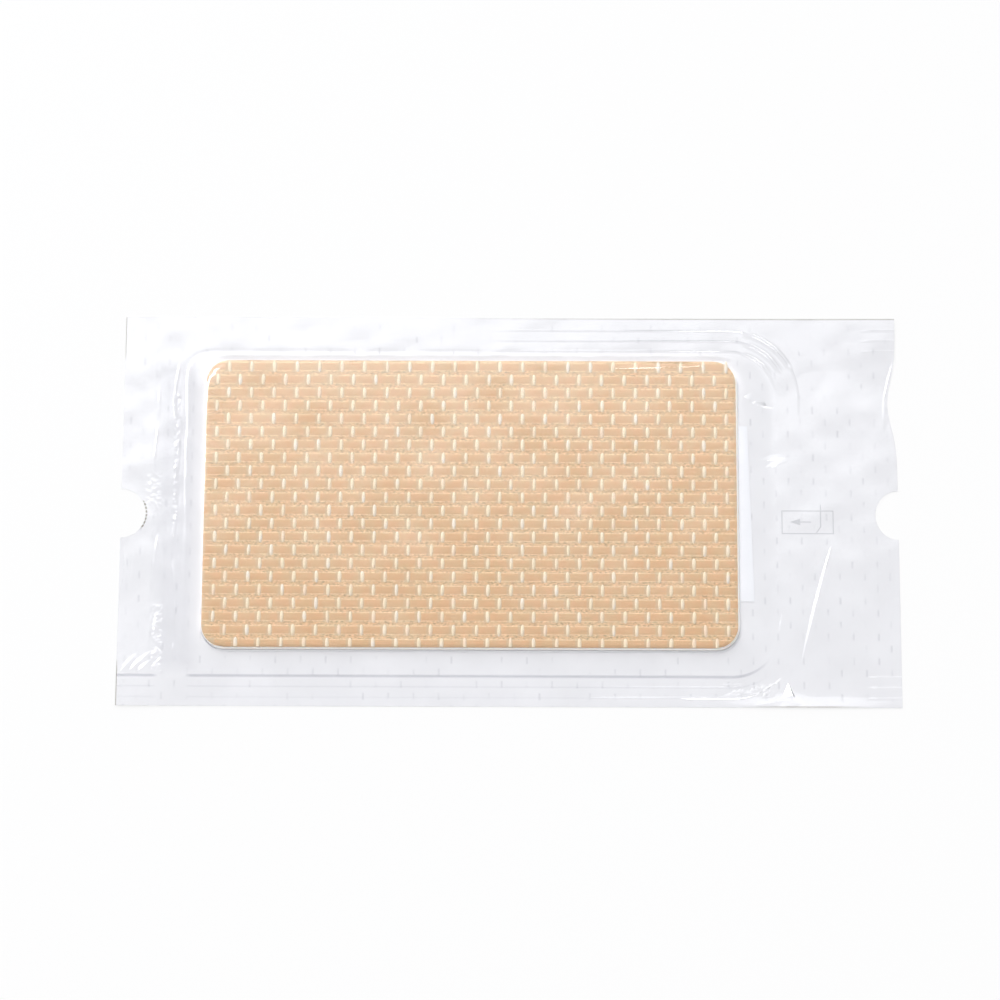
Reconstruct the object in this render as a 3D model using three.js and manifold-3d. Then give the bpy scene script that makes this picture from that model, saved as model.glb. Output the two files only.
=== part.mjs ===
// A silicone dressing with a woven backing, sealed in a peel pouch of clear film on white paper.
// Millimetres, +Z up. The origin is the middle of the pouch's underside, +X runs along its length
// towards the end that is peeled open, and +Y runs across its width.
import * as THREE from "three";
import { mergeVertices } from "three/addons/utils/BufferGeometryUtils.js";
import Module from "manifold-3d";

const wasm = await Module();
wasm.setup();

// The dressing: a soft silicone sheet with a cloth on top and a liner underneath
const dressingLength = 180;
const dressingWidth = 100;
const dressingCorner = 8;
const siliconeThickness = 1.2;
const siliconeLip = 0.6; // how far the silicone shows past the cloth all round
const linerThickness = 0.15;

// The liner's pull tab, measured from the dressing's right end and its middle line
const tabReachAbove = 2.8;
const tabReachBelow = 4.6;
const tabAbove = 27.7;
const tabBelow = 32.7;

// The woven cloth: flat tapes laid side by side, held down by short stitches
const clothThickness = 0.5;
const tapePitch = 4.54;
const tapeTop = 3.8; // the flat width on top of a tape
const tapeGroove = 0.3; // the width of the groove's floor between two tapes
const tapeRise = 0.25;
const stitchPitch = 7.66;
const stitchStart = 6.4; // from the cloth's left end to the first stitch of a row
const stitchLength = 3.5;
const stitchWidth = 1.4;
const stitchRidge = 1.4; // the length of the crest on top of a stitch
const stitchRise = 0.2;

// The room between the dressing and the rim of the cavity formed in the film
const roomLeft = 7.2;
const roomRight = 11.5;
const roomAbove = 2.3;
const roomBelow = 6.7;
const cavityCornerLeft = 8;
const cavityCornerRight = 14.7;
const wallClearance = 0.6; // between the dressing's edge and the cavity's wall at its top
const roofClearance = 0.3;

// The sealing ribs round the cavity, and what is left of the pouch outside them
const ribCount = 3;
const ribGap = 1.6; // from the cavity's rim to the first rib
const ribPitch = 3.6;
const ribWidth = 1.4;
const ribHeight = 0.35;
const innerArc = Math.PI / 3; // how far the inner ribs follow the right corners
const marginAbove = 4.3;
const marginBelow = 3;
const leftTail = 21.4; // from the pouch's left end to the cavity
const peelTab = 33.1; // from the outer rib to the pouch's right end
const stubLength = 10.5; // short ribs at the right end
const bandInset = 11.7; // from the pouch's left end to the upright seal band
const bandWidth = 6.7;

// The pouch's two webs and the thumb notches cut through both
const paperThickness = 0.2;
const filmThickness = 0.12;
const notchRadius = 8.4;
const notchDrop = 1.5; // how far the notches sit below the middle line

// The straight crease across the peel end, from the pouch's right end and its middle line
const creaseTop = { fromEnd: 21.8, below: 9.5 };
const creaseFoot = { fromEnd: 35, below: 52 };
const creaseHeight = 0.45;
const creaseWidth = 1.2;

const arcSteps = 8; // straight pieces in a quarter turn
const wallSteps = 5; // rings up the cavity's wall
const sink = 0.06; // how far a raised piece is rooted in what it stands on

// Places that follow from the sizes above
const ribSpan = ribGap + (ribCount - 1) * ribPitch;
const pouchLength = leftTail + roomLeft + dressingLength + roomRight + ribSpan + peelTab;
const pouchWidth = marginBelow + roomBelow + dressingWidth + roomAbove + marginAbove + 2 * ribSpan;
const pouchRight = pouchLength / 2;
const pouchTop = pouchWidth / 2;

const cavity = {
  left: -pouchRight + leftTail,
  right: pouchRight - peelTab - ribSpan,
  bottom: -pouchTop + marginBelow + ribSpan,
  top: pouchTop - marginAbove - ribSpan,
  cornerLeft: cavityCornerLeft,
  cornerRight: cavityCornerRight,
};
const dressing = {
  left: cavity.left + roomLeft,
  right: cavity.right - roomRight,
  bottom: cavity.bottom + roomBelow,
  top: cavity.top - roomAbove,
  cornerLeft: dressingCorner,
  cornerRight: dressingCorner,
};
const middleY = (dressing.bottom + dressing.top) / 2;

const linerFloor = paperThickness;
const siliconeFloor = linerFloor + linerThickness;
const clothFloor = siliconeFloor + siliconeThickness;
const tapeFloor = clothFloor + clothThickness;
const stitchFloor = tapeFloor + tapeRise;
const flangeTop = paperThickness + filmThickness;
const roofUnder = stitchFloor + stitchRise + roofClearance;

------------

- **What is needed**:
Return the material exactly as it stands.

- **Result of the task**:
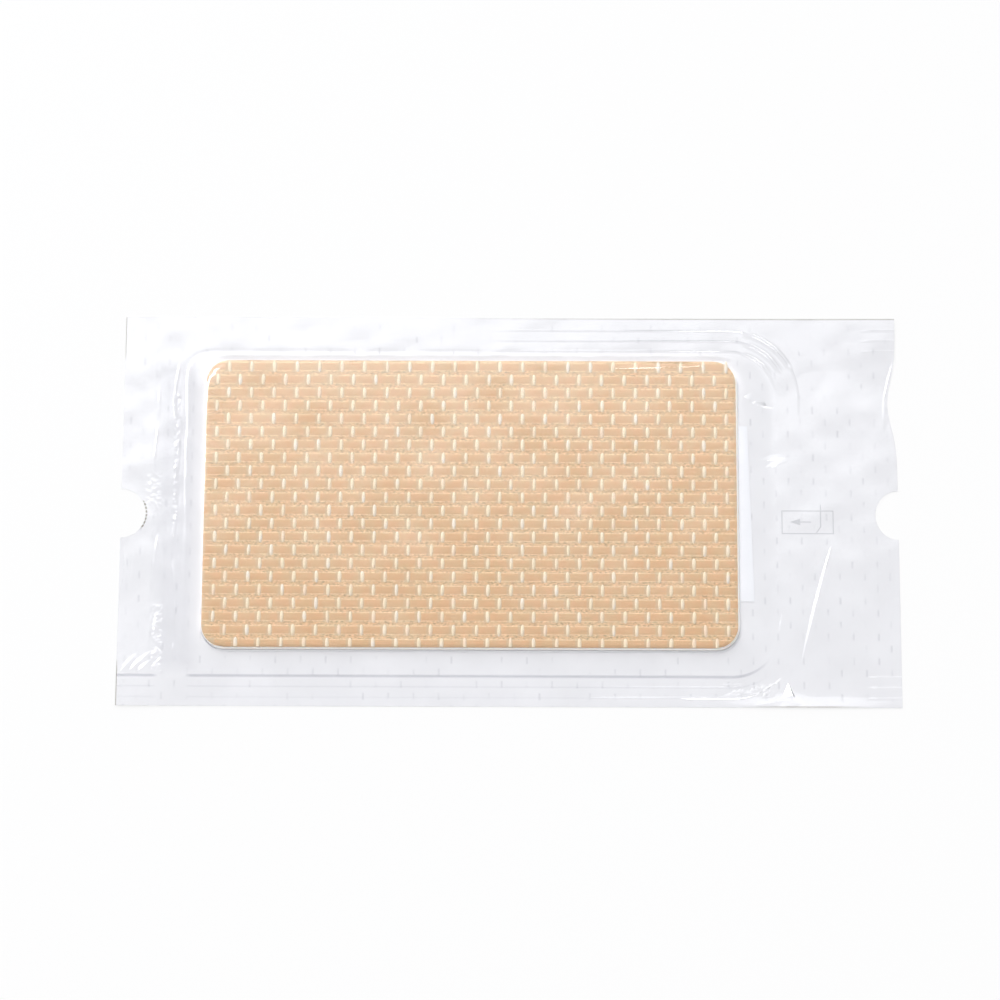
Reconstruct the object in this render as a 3D model using three.js and manifold-3d. Then give the bpy scene script that makes this picture from that model, saved as model.glb. Output the two files only.
=== part.mjs ===
// A silicone dressing with a woven backing, sealed in a peel pouch of clear film on white paper.
// Millimetres, +Z up. The origin is the middle of the pouch's underside, +X runs along its length
// towards the end that is peeled open, and +Y runs across its width.
import * as THREE from "three";
import { mergeVertices } from "three/addons/utils/BufferGeometryUtils.js";
import Module from "manifold-3d";

const wasm = await Module();
wasm.setup();

// The dressing: a soft silicone sheet with a cloth on top and a liner underneath
const dressingLength = 180;
const dressingWidth = 100;
const dressingCorner = 8;
const siliconeThickness = 1.2;
const siliconeLip = 0.6; // how far the silicone shows past the cloth all round
const linerThickness = 0.15;

// The liner's pull tab, measured from the dressing's right end and its middle line
const tabReachAbove = 2.8;
const tabReachBelow = 4.6;
const tabAbove = 27.7;
const tabBelow = 32.7;

// The woven cloth: flat tapes laid side by side, held down by short stitches
const clothThickness = 0.5;
const tapePitch = 4.54;
const tapeTop = 3.8; // the flat width on top of a tape
const tapeGroove = 0.3; // the width of the groove's floor between two tapes
const tapeRise = 0.25;
const stitchPitch = 7.66;
const stitchStart = 6.4; // from the cloth's left end to the first stitch of a row
const stitchLength = 3.5;
const stitchWidth = 1.4;
const stitchRidge = 1.4; // the length of the crest on top of a stitch
const stitchRise = 0.2;

// The room between the dressing and the rim of the cavity formed in the film
const roomLeft = 7.2;
const roomRight = 11.5;
const roomAbove = 2.3;
const roomBelow = 6.7;
const cavityCornerLeft = 8;
const cavityCornerRight = 14.7;
const wallClearance = 0.6; // between the dressing's edge and the cavity's wall at its top
const roofClearance = 0.3;

// The sealing ribs round the cavity, and what is left of the pouch outside them
const ribCount = 3;
const ribGap = 1.6; // from the cavity's rim to the first rib
const ribPitch = 3.6;
const ribWidth = 1.4;
const ribHeight = 0.35;
const innerArc = Math.PI / 3; // how far the inner ribs follow the right corners
const marginAbove = 4.3;
const marginBelow = 3;
const leftTail = 21.4; // from the pouch's left end to the cavity
const peelTab = 33.1; // from the outer rib to the pouch's right end
const stubLength = 10.5; // short ribs at the right end
const bandInset = 11.7; // from the pouch's left end to the upright seal band
const bandWidth = 6.7;

// The pouch's two webs and the thumb notches cut through both
const paperThickness = 0.2;
const filmThickness = 0.12;
const notchRadius = 8.4;
const notchDrop = 1.5; // how far the notches sit below the middle line

// The straight crease across the peel end, from the pouch's right end and its middle line
const creaseTop = { fromEnd: 21.8, below: 9.5 };
const creaseFoot = { fromEnd: 35, below: 52 };
const creaseHeight = 0.45;
const creaseWidth = 1.2;

const arcSteps = 8; // straight pieces in a quarter turn
const wallSteps = 5; // rings up the cavity's wall
const sink = 0.06; // how far a raised piece is rooted in what it stands on

// Places that follow from the sizes above
const ribSpan = ribGap + (ribCount - 1) * ribPitch;
const pouchLength = leftTail + roomLeft + dressingLength + roomRight + ribSpan + peelTab;
const pouchWidth = marginBelow + roomBelow + dressingWidth + roomAbove + marginAbove + 2 * ribSpan;
const pouchRight = pouchLength / 2;
const pouchTop = pouchWidth / 2;

const cavity = {
  left: -pouchRight + leftTail,
  right: pouchRight - peelTab - ribSpan,
  bottom: -pouchTop + marginBelow + ribSpan,
  top: pouchTop - marginAbove - ribSpan,
  cornerLeft: cavityCornerLeft,
  cornerRight: cavityCornerRight,
};
const dressing = {
  left: cavity.left + roomLeft,
  right: cavity.right - roomRight,
  bottom: cavity.bottom + roomBelow,
  top: cavity.top - roomAbove,
  cornerLeft: dressingCorner,
  cornerRight: dressingCorner,
};
const middleY = (dressing.bottom + dressing.top) / 2;

const linerFloor = paperThickness;
const siliconeFloor = linerFloor + linerThickness;
const clothFloor = siliconeFloor + siliconeThickness;
const tapeFloor = clothFloor + clothThickness;
const stitchFloor = tapeFloor + tapeRise;
const flangeTop = paperThickness + filmThickness;
const roofUnder = stitchFloor + stitchRise + roofClearance;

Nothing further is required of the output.